Recent governmental efforts to limit undocumented immigrants’ rights echo earlier attempts to do the same, while violating Constitutional guarantees and national values and sending a “dehumanizing” message, according to a prominent civil-rights attorney.
Thomas Saenz, president and general counsel of the Mexican American Legal Defense and Educational Fund (MALDEF), presented his views to students on Tuesday, May 17 in a talk on “S.B. 1070, Federal Immigration Policy and the National Political Landscape.” It was the final event in the 2010-2011 speaker series, “Contemporary Perspective on Immigration,” sponsored by the Department of Social Welfare.
Over the years, Saenz has led numerous civil-rights cases related to immigrants’ rights, education, employment, and voting rights. These include a successful legal challenge to California’s Proposition 187, the 1994 ballot initiative approved by voters to create a citizenship-screening system in order to prohibit illegal immigrants from using the state’s social services. It was found to be unconstitutional by a federal court.

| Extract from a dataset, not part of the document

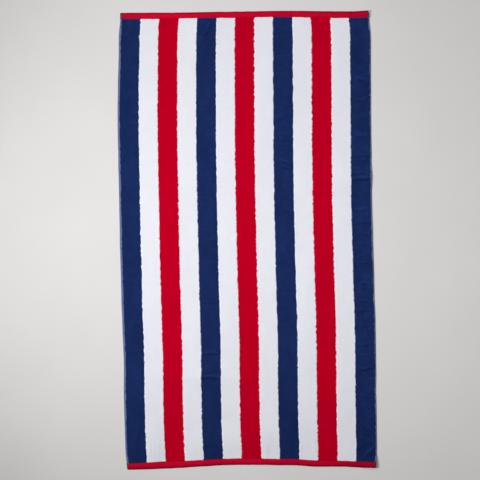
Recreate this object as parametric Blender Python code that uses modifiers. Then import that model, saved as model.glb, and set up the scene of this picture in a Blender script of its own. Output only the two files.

The 2010 passage of S.B. 1070 by the Arizona state Senate was an “echo” of Proposition 187, said Saenz, who noted that at least six other states are drafting similar bills. S.B. 1070 would require state officials and agencies to assist in the enforcement of federal immigration laws, and aims to identify, prosecute, and deport illegal immigrants. After Governor Jan Brewer signed it into law, a federal judge issued a preliminary injunction that blocked the bill's most controversial provisions.
Saenz said the first way in which S.B. 1070 mirrors Proposition 187 is that it is “clearly unconstitutional.”
Other similarities, he said, are that the Arizona measure would: be very costly to implement; ineffective in deterring further immigration of undocumented workers; force people to continually prove their immigration status; make communicable diseases more of a threat to overall public health by denying health services to some; deny schooling to undocumented immigrants; and threaten public safety by having a chilling effect on immigrants’ cooperation with law enforcement’s efforts to apprehend lawbreakers.
Saenz also criticized the Obama Administration for its Secure Communities program, in which fingerprint information from local arrests is forwarded to the federal Immigration and Customs Enforcement (ICE). ICE uses the information to detect and deport a larger number of undocumented immigrants than previously. Some, including Saenz, maintain that this results in many non-criminal, undocumented people being deported.
He proposed an “alternative vision,” in which immigration policy is exclusively set at the federal level and “reflects and respects” federal laws and values, particularly “equal protection, due process, and all the rights in the Bill of Rights.” Such an approach Saenz said, would allow for “individual opportunity and individual attention that are increasingly ignored in immigration policy.”